Tout en qualifiant de «très sophistiqué» le système imaginé par Riahi pour faciliter le passage de la drogue à la douane, l'avocat de la poursuite s'est dit préoccupé qu'un «militaire qui veut devenir policier» ait corrompu une employée de l'État pour aider un trafiquant de haut niveau comme Ray Kahno. «Il connaissait les détails de l'importation, les moyens pour la réaliser et les quantités importées», a fait valoir Me Alexandre Dalmau, en invitant le juge à écouter les conversations que la police a enregistrées à l'insu des trafiquants, à l'occasion d'une importation ratée de 9 kilos de cocaïne, en septembre 2005.

«Il aurait pu arrêter après cet échec, mais il a continué. C'est d'autant plus aggravant qu'il a agi par appât du gain. Plus choquant encore, il jouait sur deux tableaux à la fois: d'un côté, il était un agent de la paix au sein de la police militaire et de l'autre, il commettait des crimes», d'ajouter Me Dalmau. Exhibant la jurisprudence, il verrait d'un bon oeil l'imposition d'une peine de 10 ans de prison. Étant donné qu'il s'est reconnu coupable de gangstérisme, Riahi pourrait devoir purger la moitié de cette peine.

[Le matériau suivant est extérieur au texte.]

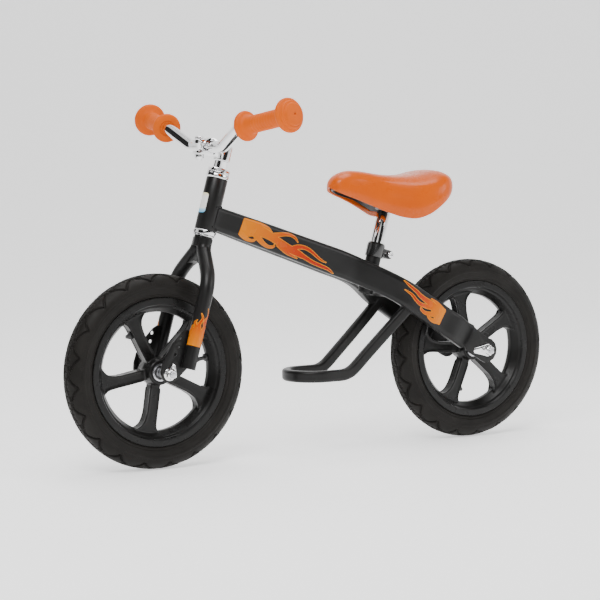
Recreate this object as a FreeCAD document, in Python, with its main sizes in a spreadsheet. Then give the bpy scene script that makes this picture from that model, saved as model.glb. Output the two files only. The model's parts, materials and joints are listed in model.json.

De son côté, invoquant le passé sans tache de son client, l'avocate de la défense estime qu'une peine à purger dans la communauté serait amplement suffisante. À l'en croire, Riahi a déjà eu sa leçon et ne récidivera pas. «Il aurait dû penser à sa femme et à ses enfants quand il a commis les délits. Nous, on peut penser à sa famille en lui faisant payer seul sa dette à la société. S'il va en prison, on n'est pas plus avancé, sa femme deviendra monoparentale et se retrouvera dans la misère», a plaidé Me Karine Jean-Louis. Le juge rendra sa décision le 27 janvier prochain.